→ Dataset content

-- -- --

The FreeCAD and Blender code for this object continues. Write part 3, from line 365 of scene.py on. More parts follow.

-- -- --

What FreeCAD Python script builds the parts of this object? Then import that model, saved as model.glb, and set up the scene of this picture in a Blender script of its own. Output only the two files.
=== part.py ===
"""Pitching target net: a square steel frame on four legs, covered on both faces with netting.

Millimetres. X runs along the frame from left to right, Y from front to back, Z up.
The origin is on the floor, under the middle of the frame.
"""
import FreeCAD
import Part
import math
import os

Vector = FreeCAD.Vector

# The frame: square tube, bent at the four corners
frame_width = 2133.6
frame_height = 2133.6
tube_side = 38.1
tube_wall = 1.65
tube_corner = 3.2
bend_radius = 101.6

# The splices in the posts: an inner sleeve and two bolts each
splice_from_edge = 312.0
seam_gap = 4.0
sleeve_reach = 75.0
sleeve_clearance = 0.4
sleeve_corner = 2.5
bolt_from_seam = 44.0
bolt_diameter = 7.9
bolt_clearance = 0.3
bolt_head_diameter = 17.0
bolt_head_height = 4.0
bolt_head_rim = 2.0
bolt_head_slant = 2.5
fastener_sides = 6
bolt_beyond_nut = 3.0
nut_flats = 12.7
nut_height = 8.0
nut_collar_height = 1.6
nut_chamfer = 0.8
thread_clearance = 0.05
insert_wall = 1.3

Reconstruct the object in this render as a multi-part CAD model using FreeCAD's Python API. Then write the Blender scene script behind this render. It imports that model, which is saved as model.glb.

-- -- --

→ Written request
Quote the listing above, but only from the line that shows "What FreeCAD Python" through the line that shows "Reconstruct the object".

→ The response
What FreeCAD Python script builds the parts of this object? Then import that model, saved as model.glb, and set up the scene of this picture in a Blender script of its own. Output only the two files.
=== part.py ===
"""Pitching target net: a square steel frame on four legs, covered on both faces with netting.

Millimetres. X runs along the frame from left to right, Y from front to back, Z up.
The origin is on the floor, under the middle of the frame.
"""
import FreeCAD
import Part
import math
import os

Vector = FreeCAD.Vector

# The frame: square tube, bent at the four corners
frame_width = 2133.6
frame_height = 2133.6
tube_side = 38.1
tube_wall = 1.65
tube_corner = 3.2
bend_radius = 101.6

# The splices in the posts: an inner sleeve and two bolts each
splice_from_edge = 312.0
seam_gap = 4.0
sleeve_reach = 75.0
sleeve_clearance = 0.4
sleeve_corner = 2.5
bolt_from_seam = 44.0
bolt_diameter = 7.9
bolt_clearance = 0.3
bolt_head_diameter = 17.0
bolt_head_height = 4.0
bolt_head_rim = 2.0
bolt_head_slant = 2.5
fastener_sides = 6
bolt_beyond_nut = 3.0
nut_flats = 12.7
nut_height = 8.0
nut_collar_height = 1.6
nut_chamfer = 0.8
thread_clearance = 0.05
insert_wall = 1.3

Reconstruct the object in this render as a multi-part CAD model using FreeCAD's Python API. Then write the Blender scene script behind this render. It imports that model, which is saved as model.glb.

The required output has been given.